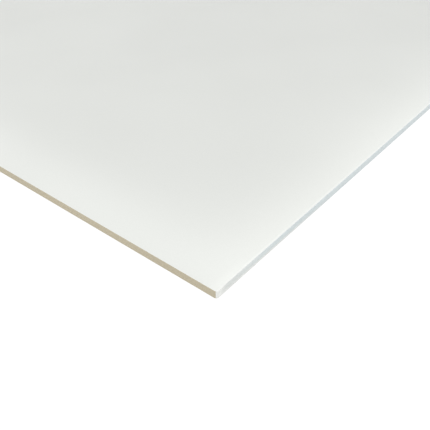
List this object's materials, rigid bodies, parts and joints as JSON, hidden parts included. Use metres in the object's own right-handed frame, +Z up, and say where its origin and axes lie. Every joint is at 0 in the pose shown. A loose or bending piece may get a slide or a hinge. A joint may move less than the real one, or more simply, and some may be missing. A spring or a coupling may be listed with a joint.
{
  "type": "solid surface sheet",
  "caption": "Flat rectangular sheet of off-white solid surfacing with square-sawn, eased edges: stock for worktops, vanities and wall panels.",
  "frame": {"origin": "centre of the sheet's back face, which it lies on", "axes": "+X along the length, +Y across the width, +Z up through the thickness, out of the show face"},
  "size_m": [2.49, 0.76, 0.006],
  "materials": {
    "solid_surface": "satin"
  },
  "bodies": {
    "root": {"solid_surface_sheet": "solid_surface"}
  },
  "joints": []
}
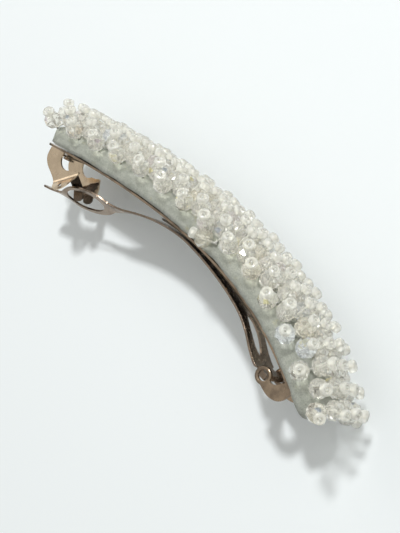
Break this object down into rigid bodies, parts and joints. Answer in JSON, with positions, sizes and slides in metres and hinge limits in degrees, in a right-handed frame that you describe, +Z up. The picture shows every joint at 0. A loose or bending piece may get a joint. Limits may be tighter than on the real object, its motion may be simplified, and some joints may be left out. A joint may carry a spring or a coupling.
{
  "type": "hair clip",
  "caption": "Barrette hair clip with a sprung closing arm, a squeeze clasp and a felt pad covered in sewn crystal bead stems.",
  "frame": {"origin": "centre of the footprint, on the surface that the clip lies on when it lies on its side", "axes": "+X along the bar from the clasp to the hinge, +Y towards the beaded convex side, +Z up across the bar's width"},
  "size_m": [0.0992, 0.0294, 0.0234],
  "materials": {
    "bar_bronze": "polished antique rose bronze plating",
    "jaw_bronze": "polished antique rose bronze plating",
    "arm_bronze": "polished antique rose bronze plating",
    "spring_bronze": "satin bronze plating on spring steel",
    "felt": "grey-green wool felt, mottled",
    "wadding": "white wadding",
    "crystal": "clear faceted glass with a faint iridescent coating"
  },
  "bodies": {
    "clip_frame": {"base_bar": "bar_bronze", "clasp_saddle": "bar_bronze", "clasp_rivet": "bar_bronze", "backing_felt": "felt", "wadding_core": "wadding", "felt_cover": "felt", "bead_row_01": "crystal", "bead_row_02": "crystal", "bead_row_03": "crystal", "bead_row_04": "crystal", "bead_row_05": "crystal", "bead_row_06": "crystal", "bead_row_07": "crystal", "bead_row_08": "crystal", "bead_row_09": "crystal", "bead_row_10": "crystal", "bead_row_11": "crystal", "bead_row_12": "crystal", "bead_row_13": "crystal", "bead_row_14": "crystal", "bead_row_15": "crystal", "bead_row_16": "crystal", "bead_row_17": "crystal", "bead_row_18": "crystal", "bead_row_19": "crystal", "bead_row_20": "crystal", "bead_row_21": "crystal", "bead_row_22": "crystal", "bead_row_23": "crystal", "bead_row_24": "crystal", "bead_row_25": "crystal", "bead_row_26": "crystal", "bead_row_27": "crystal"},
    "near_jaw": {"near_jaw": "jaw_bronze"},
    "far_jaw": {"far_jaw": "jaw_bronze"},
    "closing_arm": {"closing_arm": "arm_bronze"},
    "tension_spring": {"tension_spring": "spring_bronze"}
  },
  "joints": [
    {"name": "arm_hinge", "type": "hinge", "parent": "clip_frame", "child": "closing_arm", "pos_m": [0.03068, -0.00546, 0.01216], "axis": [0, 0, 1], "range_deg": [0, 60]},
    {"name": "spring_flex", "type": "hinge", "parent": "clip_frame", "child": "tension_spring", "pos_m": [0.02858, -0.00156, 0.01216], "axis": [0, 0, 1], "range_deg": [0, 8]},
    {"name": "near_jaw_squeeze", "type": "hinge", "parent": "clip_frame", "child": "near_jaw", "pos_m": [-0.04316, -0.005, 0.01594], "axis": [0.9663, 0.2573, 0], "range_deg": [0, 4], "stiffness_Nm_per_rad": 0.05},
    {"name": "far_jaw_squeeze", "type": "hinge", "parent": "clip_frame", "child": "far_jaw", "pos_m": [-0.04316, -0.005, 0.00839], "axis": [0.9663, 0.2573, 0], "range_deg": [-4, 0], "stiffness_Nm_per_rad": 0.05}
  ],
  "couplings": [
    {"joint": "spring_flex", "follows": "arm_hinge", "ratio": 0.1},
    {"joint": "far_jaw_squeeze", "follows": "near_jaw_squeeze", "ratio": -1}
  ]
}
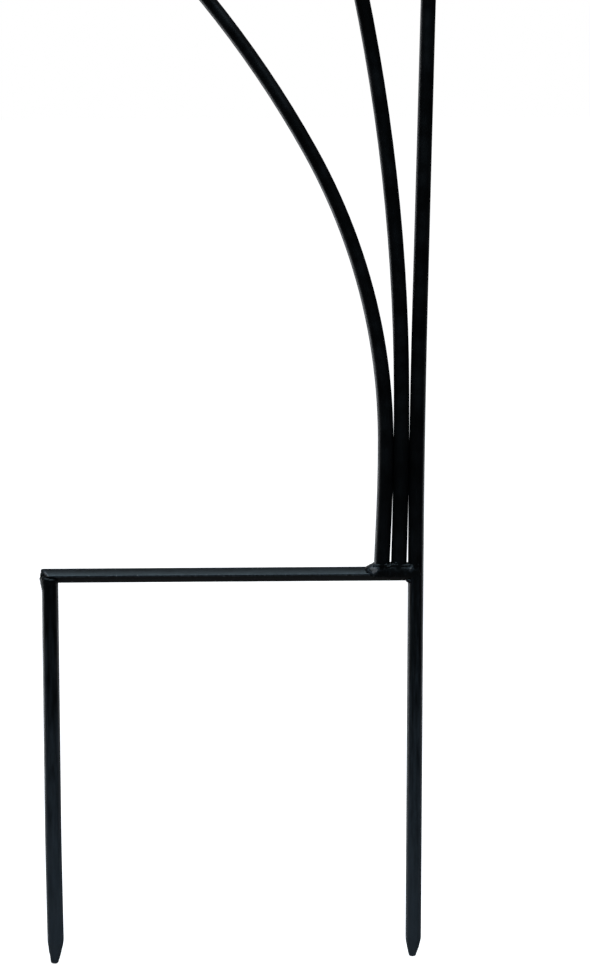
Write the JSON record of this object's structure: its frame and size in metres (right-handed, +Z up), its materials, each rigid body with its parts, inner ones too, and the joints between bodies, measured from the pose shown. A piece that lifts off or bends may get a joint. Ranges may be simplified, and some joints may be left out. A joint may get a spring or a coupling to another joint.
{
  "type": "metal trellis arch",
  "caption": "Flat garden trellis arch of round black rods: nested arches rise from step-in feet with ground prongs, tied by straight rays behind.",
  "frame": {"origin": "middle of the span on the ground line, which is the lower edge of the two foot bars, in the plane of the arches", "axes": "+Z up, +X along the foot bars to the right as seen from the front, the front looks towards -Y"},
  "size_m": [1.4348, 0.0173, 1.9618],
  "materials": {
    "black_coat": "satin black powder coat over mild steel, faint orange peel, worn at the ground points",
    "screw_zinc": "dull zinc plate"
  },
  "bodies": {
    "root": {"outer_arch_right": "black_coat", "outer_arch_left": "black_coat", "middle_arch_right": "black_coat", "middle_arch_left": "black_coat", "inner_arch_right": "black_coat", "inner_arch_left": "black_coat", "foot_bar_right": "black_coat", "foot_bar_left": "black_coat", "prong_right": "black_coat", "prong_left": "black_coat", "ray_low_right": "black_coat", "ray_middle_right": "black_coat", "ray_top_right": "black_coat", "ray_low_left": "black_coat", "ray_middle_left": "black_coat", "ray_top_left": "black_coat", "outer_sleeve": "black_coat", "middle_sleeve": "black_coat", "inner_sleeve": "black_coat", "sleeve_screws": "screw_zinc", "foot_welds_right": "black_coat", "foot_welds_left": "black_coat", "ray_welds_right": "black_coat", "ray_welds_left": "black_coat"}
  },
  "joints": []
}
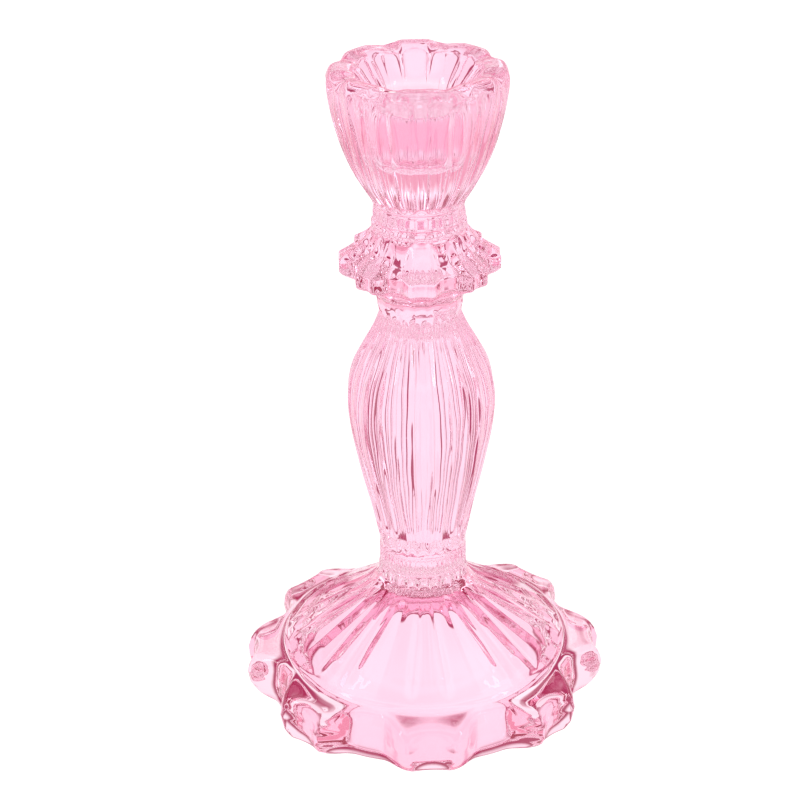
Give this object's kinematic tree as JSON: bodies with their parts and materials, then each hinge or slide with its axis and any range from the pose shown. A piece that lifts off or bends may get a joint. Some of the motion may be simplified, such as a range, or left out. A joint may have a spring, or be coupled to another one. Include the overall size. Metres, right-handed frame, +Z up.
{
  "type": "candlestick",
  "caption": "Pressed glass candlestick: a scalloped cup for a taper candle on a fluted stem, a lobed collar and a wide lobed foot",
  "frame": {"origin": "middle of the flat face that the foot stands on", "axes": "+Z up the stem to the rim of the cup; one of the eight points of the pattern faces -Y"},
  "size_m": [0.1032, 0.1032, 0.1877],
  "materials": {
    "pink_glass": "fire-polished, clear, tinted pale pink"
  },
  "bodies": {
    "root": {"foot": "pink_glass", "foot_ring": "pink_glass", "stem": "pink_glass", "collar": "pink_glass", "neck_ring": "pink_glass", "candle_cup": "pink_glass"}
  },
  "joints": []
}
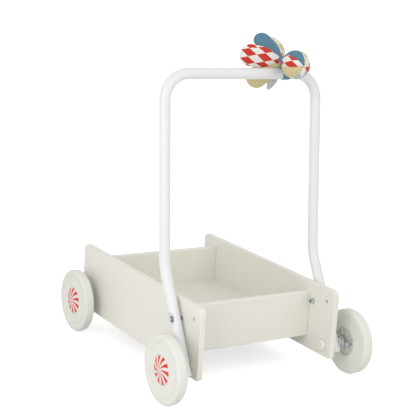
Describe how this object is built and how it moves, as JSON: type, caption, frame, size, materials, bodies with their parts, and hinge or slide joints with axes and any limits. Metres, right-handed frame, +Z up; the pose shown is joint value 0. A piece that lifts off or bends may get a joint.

◆ ◆ ◆ ◆ ◆

Description of the task: Write the data from above out again, exactly.

Response to the exercise:
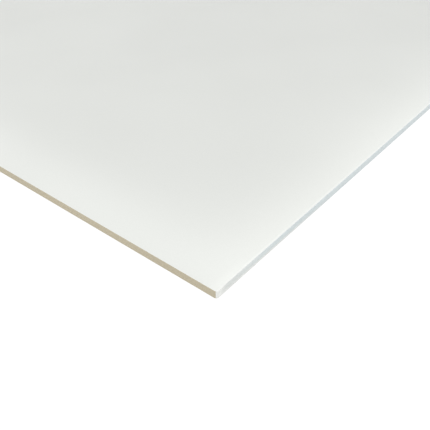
List this object's materials, rigid bodies, parts and joints as JSON, hidden parts included. Use metres in the object's own right-handed frame, +Z up, and say where its origin and axes lie. Every joint is at 0 in the pose shown. A loose or bending piece may get a slide or a hinge. A joint may move less than the real one, or more simply, and some may be missing. A spring or a coupling may be listed with a joint.
{
  "type": "solid surface sheet",
  "caption": "Flat rectangular sheet of off-white solid surfacing with square-sawn, eased edges: stock for worktops, vanities and wall panels.",
  "frame": {"origin": "centre of the sheet's back face, which it lies on", "axes": "+X along the length, +Y across the width, +Z up through the thickness, out of the show face"},
  "size_m": [2.49, 0.76, 0.006],
  "materials": {
    "solid_surface": "satin"
  },
  "bodies": {
    "root": {"solid_surface_sheet": "solid_surface"}
  },
  "joints": []
}
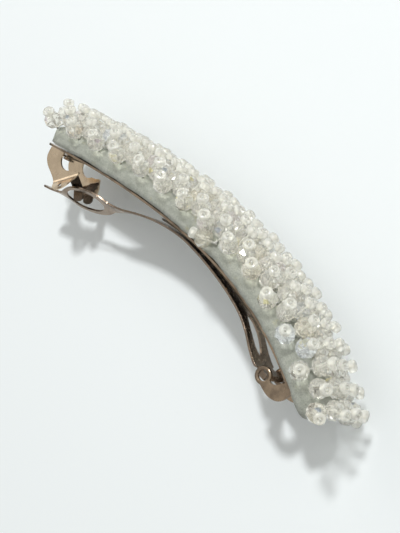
Break this object down into rigid bodies, parts and joints. Answer in JSON, with positions, sizes and slides in metres and hinge limits in degrees, in a right-handed frame that you describe, +Z up. The picture shows every joint at 0. A loose or bending piece may get a joint. Limits may be tighter than on the real object, its motion may be simplified, and some joints may be left out. A joint may carry a spring or a coupling.
{
  "type": "hair clip",
  "caption": "Barrette hair clip with a sprung closing arm, a squeeze clasp and a felt pad covered in sewn crystal bead stems.",
  "frame": {"origin": "centre of the footprint, on the surface that the clip lies on when it lies on its side", "axes": "+X along the bar from the clasp to the hinge, +Y towards the beaded convex side, +Z up across the bar's width"},
  "size_m": [0.0992, 0.0294, 0.0234],
  "materials": {
    "bar_bronze": "polished antique rose bronze plating",
    "jaw_bronze": "polished antique rose bronze plating",
    "arm_bronze": "polished antique rose bronze plating",
    "spring_bronze": "satin bronze plating on spring steel",
    "felt": "grey-green wool felt, mottled",
    "wadding": "white wadding",
    "crystal": "clear faceted glass with a faint iridescent coating"
  },
  "bodies": {
    "clip_frame": {"base_bar": "bar_bronze", "clasp_saddle": "bar_bronze", "clasp_rivet": "bar_bronze", "backing_felt": "felt", "wadding_core": "wadding", "felt_cover": "felt", "bead_row_01": "crystal", "bead_row_02": "crystal", "bead_row_03": "crystal", "bead_row_04": "crystal", "bead_row_05": "crystal", "bead_row_06": "crystal", "bead_row_07": "crystal", "bead_row_08": "crystal", "bead_row_09": "crystal", "bead_row_10": "crystal", "bead_row_11": "crystal", "bead_row_12": "crystal", "bead_row_13": "crystal", "bead_row_14": "crystal", "bead_row_15": "crystal", "bead_row_16": "crystal", "bead_row_17": "crystal", "bead_row_18": "crystal", "bead_row_19": "crystal", "bead_row_20": "crystal", "bead_row_21": "crystal", "bead_row_22": "crystal", "bead_row_23": "crystal", "bead_row_24": "crystal", "bead_row_25": "crystal", "bead_row_26": "crystal", "bead_row_27": "crystal"},
    "near_jaw": {"near_jaw": "jaw_bronze"},
    "far_jaw": {"far_jaw": "jaw_bronze"},
    "closing_arm": {"closing_arm": "arm_bronze"},
    "tension_spring": {"tension_spring": "spring_bronze"}
  },
  "joints": [
    {"name": "arm_hinge", "type": "hinge", "parent": "clip_frame", "child": "closing_arm", "pos_m": [0.03068, -0.00546, 0.01216], "axis": [0, 0, 1], "range_deg": [0, 60]},
    {"name": "spring_flex", "type": "hinge", "parent": "clip_frame", "child": "tension_spring", "pos_m": [0.02858, -0.00156, 0.01216], "axis": [0, 0, 1], "range_deg": [0, 8]},
    {"name": "near_jaw_squeeze", "type": "hinge", "parent": "clip_frame", "child": "near_jaw", "pos_m": [-0.04316, -0.005, 0.01594], "axis": [0.9663, 0.2573, 0], "range_deg": [0, 4], "stiffness_Nm_per_rad": 0.05},
    {"name": "far_jaw_squeeze", "type": "hinge", "parent": "clip_frame", "child": "far_jaw", "pos_m": [-0.04316, -0.005, 0.00839], "axis": [0.9663, 0.2573, 0], "range_deg": [-4, 0], "stiffness_Nm_per_rad": 0.05}
  ],
  "couplings": [
    {"joint": "spring_flex", "follows": "arm_hinge", "ratio": 0.1},
    {"joint": "far_jaw_squeeze", "follows": "near_jaw_squeeze", "ratio": -1}
  ]
}
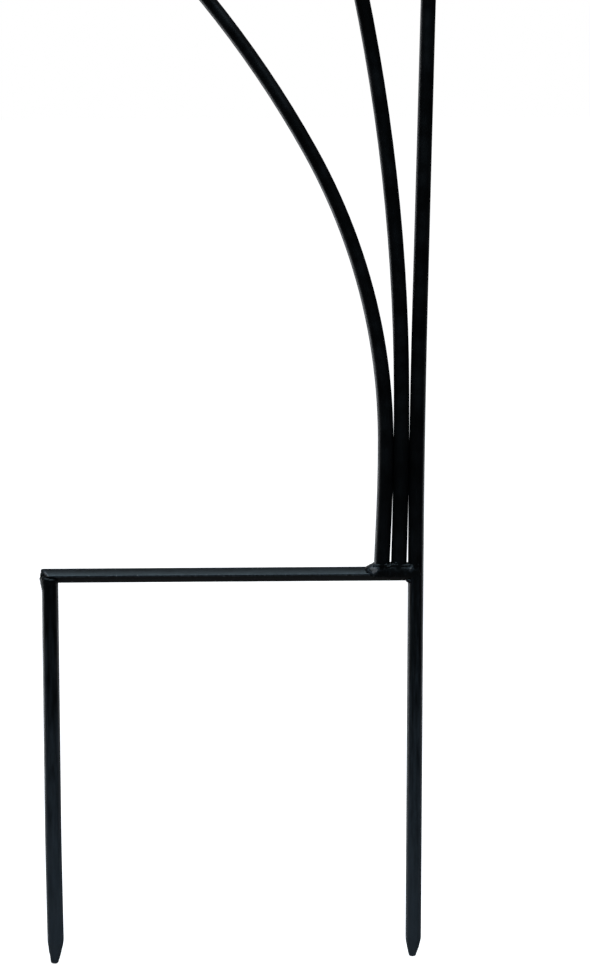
Write the JSON record of this object's structure: its frame and size in metres (right-handed, +Z up), its materials, each rigid body with its parts, inner ones too, and the joints between bodies, measured from the pose shown. A piece that lifts off or bends may get a joint. Ranges may be simplified, and some joints may be left out. A joint may get a spring or a coupling to another joint.
{
  "type": "metal trellis arch",
  "caption": "Flat garden trellis arch of round black rods: nested arches rise from step-in feet with ground prongs, tied by straight rays behind.",
  "frame": {"origin": "middle of the span on the ground line, which is the lower edge of the two foot bars, in the plane of the arches", "axes": "+Z up, +X along the foot bars to the right as seen from the front, the front looks towards -Y"},
  "size_m": [1.4348, 0.0173, 1.9618],
  "materials": {
    "black_coat": "satin black powder coat over mild steel, faint orange peel, worn at the ground points",
    "screw_zinc": "dull zinc plate"
  },
  "bodies": {
    "root": {"outer_arch_right": "black_coat", "outer_arch_left": "black_coat", "middle_arch_right": "black_coat", "middle_arch_left": "black_coat", "inner_arch_right": "black_coat", "inner_arch_left": "black_coat", "foot_bar_right": "black_coat", "foot_bar_left": "black_coat", "prong_right": "black_coat", "prong_left": "black_coat", "ray_low_right": "black_coat", "ray_middle_right": "black_coat", "ray_top_right": "black_coat", "ray_low_left": "black_coat", "ray_middle_left": "black_coat", "ray_top_left": "black_coat", "outer_sleeve": "black_coat", "middle_sleeve": "black_coat", "inner_sleeve": "black_coat", "sleeve_screws": "screw_zinc", "foot_welds_right": "black_coat", "foot_welds_left": "black_coat", "ray_welds_right": "black_coat", "ray_welds_left": "black_coat"}
  },
  "joints": []
}
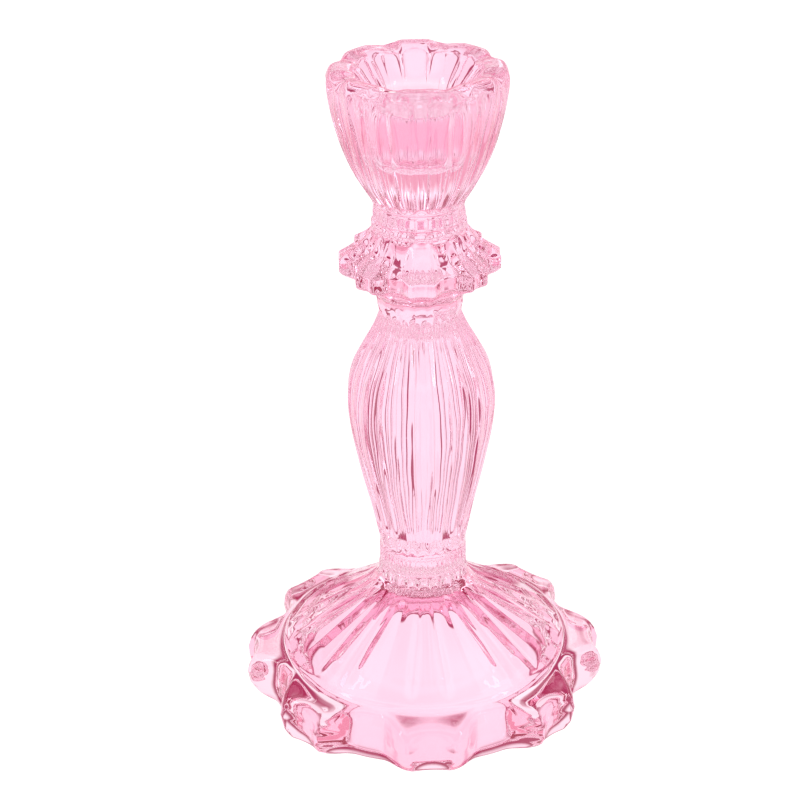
Give this object's kinematic tree as JSON: bodies with their parts and materials, then each hinge or slide with its axis and any range from the pose shown. A piece that lifts off or bends may get a joint. Some of the motion may be simplified, such as a range, or left out. A joint may have a spring, or be coupled to another one. Include the overall size. Metres, right-handed frame, +Z up.
{
  "type": "candlestick",
  "caption": "Pressed glass candlestick: a scalloped cup for a taper candle on a fluted stem, a lobed collar and a wide lobed foot",
  "frame": {"origin": "middle of the flat face that the foot stands on", "axes": "+Z up the stem to the rim of the cup; one of the eight points of the pattern faces -Y"},
  "size_m": [0.1032, 0.1032, 0.1877],
  "materials": {
    "pink_glass": "fire-polished, clear, tinted pale pink"
  },
  "bodies": {
    "root": {"foot": "pink_glass", "foot_ring": "pink_glass", "stem": "pink_glass", "collar": "pink_glass", "neck_ring": "pink_glass", "candle_cup": "pink_glass"}
  },
  "joints": []
}
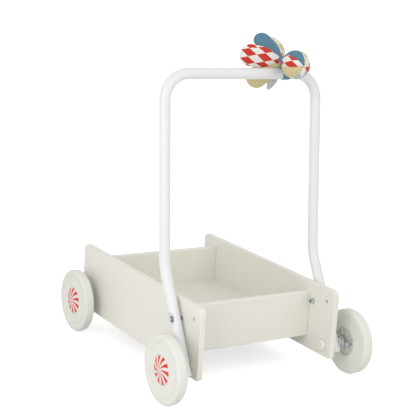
Describe how this object is built and how it moves, as JSON: type, caption, frame, size, materials, bodies with their parts, and hinge or slide joints with axes and any limits. Metres, right-handed frame, +Z up; the pose shown is joint value 0. A piece that lifts off or bends may get a joint.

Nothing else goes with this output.